Mas o que é verdade, então? Não existem evidências científicas de que a carne de porco hoje apresenta mais danos para a saúde do que a bovina ou de frango, afirma a professora de nutrição da USP (Universidade de São Paulo) Aline de Carvalho. A nutricionista aponta que cortes mais magros, como o lombo, são sempre preferíveis, e deve-se evitar comê-la frita. "Cortes de carne gordos, como coxa de frango com pele, picanha com capa de gordura e barriga de porco têm maior teor de gordura saturada. Se consumidos em excesso, aumentam o risco de doenças crônicas", diz a especialista ao TAB. O consumo excessivo de carne vermelha e processada, como linguiça ou salsicha, também eleva o perigo de desenvolver câncer e doenças cardiovasculares. De maneira geral, ressalta Carvalho, o consumo de carne no Brasil está bem acima do recomendável para a saúde. "Diminuir a carne vermelha e processada e comer mais feijão, cereais integrais e vegetais pode melhorar bastante a qualidade da alimentação do brasileiro."

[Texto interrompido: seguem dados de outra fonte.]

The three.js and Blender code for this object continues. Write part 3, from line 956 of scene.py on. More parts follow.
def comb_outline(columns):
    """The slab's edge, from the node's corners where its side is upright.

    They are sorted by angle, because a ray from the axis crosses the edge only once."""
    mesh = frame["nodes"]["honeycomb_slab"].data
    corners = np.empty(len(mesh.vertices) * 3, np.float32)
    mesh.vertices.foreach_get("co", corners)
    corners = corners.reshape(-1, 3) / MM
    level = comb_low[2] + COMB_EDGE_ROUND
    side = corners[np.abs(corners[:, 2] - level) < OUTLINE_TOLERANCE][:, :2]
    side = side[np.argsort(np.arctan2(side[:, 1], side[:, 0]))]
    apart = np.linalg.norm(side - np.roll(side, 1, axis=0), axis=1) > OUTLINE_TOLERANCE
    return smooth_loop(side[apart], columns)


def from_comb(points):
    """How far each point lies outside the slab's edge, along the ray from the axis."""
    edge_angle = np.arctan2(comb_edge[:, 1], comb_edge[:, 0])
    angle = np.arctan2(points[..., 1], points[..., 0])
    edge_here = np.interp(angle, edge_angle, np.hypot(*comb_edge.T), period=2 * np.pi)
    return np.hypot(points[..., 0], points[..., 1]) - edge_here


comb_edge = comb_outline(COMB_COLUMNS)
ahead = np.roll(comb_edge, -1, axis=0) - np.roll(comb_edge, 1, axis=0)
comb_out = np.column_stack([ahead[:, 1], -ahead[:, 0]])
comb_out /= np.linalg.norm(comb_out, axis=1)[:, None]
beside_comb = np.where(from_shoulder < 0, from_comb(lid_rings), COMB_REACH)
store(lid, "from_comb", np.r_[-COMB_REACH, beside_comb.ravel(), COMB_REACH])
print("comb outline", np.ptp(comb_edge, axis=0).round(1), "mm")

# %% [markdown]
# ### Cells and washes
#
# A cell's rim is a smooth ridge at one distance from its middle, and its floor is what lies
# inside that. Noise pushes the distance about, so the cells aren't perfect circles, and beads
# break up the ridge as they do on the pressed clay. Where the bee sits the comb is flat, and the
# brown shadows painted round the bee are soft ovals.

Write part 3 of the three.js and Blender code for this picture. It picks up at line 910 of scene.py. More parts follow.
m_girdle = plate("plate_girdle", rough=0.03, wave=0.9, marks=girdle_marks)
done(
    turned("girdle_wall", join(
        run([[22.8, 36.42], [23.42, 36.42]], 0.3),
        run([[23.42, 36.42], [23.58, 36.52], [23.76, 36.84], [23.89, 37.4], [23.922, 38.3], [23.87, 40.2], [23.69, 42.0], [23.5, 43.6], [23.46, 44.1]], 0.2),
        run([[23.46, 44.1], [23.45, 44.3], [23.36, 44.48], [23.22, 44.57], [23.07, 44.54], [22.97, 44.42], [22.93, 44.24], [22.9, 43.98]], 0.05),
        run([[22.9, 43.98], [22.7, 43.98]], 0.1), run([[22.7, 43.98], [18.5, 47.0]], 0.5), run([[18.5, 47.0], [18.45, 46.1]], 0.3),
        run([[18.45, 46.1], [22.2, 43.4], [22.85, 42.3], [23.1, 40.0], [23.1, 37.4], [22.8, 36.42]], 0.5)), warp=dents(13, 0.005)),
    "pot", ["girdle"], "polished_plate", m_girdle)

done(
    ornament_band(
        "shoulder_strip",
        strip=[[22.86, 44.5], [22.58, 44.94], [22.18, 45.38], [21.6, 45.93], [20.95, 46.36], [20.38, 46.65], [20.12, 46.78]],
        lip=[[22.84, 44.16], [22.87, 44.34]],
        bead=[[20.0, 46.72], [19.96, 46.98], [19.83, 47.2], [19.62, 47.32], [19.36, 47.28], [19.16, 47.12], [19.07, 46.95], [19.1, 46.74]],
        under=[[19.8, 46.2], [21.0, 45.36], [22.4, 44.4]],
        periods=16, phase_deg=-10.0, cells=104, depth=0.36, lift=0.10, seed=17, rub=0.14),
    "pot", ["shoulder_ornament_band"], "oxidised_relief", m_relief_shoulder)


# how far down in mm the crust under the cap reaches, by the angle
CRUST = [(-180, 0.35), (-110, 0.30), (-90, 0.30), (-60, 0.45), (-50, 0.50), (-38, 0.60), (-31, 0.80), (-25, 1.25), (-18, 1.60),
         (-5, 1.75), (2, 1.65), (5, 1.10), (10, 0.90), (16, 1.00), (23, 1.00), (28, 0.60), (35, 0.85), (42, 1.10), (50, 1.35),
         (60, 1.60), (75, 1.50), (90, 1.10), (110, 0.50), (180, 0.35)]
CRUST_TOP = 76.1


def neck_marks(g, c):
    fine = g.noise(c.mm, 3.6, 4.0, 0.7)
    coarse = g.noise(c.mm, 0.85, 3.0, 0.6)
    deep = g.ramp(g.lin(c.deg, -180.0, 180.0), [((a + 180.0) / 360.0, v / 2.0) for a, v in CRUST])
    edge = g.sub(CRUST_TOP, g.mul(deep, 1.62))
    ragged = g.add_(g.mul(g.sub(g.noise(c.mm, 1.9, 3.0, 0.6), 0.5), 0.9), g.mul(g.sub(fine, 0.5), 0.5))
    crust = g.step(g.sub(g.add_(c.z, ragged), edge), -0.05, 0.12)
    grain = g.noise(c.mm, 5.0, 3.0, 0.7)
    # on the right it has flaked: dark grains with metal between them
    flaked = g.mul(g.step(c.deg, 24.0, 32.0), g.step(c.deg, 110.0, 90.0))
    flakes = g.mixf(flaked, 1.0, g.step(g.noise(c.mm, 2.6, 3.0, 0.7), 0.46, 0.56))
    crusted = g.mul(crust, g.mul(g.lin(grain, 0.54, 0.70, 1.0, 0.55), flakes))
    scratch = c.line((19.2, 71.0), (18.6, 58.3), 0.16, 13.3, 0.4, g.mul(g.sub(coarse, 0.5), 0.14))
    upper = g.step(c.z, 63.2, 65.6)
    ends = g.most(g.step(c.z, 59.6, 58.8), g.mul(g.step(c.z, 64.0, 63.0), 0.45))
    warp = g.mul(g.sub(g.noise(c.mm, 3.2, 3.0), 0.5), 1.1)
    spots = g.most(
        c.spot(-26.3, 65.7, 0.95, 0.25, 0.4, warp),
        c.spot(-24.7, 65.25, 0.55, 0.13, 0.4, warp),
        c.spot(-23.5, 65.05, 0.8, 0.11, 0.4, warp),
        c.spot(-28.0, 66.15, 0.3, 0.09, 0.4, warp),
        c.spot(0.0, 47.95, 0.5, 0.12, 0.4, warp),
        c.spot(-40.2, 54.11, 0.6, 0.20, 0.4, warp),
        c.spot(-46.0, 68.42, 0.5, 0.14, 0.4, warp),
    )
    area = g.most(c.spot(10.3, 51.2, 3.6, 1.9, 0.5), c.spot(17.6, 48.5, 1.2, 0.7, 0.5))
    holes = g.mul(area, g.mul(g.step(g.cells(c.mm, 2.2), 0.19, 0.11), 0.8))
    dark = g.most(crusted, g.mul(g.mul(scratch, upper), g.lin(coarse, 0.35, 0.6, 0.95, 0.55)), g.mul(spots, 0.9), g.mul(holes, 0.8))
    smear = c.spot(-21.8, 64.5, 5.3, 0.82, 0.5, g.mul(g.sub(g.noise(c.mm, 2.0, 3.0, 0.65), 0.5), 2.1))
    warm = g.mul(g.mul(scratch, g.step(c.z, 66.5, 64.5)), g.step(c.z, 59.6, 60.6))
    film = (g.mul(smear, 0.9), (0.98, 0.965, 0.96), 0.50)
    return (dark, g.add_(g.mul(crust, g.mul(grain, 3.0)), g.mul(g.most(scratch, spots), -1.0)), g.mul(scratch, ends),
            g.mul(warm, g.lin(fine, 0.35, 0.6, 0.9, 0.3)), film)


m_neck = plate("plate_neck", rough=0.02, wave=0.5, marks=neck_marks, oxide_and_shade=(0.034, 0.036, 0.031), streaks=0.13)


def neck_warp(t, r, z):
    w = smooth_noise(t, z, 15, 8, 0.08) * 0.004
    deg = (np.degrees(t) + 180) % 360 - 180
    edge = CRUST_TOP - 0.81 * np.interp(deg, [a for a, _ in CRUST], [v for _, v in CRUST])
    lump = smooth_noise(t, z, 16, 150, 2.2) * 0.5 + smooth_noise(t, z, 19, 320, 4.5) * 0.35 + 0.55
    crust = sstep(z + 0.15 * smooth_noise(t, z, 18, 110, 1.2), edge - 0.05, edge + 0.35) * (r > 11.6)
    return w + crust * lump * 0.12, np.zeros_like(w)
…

Senhoras e senhores, o porco! Em 2019, a Casa do Porco, no centro de São Paulo, foi o único restaurante brasileiro a constar entre os 50 melhores do mundo no ranking da revista britânica Restaurant, desbancando favoritos como o D.O.M., de Alex Atala. Como o próprio nome indica, o estabelecimento do chef Jefferson Rueda serve pratos que levam um ingrediente em comum: a carne de porco. Para a cozinheira Eduarda Chevitarese, mineira do município de Santos Dumont, o restaurante é um dos maiores exemplos de uma tendência de valorização dessa carne na alta gastronomia. "A carne de porco não te dá status, é uma proteína barata. É importante que chefs famosos ajudem a difundi-la porque, além de ser saborosa, é culturalmente muito consumida em Minas e no Sul, mas não no restante do país." De acordo com o presidente da ABCS, que organiza ações e campanhas de conscientização sobre a carne suína, seu consumo cresceu 3 kg per capita nos últimos dez anos. "Numa população de mais de 200 milhões, já é um aumento absurdo."